Sunday, June 24, 2007

Printing books on demand at NYPL

In 2004, in a speech at the Library of Congress, Brewster Kahle spoke about a bookmobile that could print books on demand for $1.00 a piece. Now the New York Public Library has installed a direct-to-consumer book printing machine in its Science, Industry, and Business Library (SIBL).
The first Espresso Book Machine™ (“the EBM”) was installed and demonstrated today [June 21] at the New York Public Library’s Science, Industry, and Business Library (SIBL). The patented automatic book making machine will revolutionize publishing by printing and delivering physical books within minutes. The EBM is a product of On Demand Books, LLC (“ODB” - www.ondemandbooks.com), the company founded by legendary publishing executive Jason Epstein and business partner Dane Neller, who joined SIBL’s Kristin McDonough for a private event there to speak about the EBM’s potential impact on the future of reading and publishing.

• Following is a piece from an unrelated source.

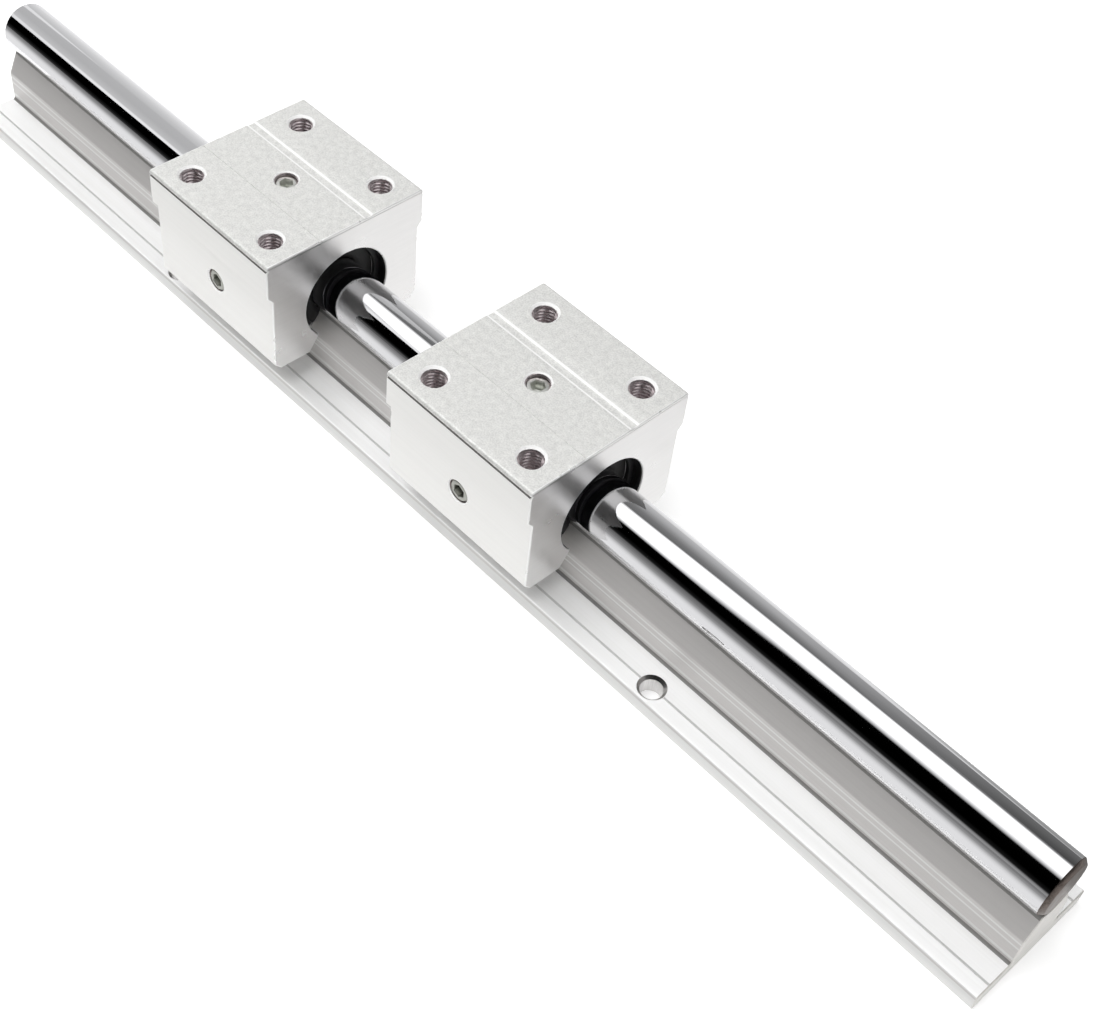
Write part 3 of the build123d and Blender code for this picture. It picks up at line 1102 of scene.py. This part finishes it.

The Espresso Book Machine will be available to the public at SIBL through August, and will operate Monday- Saturday from 1 p.m. to 5 p.m....

Library users will have the opportunity to print free copies of such public domain classics as “The Adventures of Tom Sawyer” by Mark Twain, “Moby Dick” by Herman Melville, “A Christmas Carol” by Charles Dickens and “Songs of Innocence” by William Blake, as well as appropriately themed in-copyright titles as Chris Anderson’s “The Long Tail” and Jason Epstein’s own “Book Business.” The public domain titles were provided by the Open Content Alliance (“OCA”), a non-profit organization with a database of over 200,000 titles. The OCA and ODB are working closely to offer this digital content free of charge to libraries across the country. Both organizations have received partial funding from the Alfred P. Sloan Foundation.

...The EBM’s proprietary software transmits a digital file to the book machine, which automatically prints, binds, and trims the reader’s selection within minutes as a single, library-quality, paperback book, indistinguishable from the factory-made title.
The web site for On Demand Books is "down", so I pulled up some of its web pages using the cache in Google. The cached page (from June 20, 2007) said the machine can:
produce 15 - 20 library quality paperback books per hour, in any language, in quantities of one, without any human intervention. This technology and process will produce one each of ten different books at the same speed and cost as it can produce ten copies of the same book.
Besides the machine at NYPL, there are two other machines installed (World Bank InfoShop in Washington DC, and one at the Library of Alexandria in Egypt).

I wonder if Google's latest partners will get one or more of these machines? I would think it would be a nice compliment to what they are doing.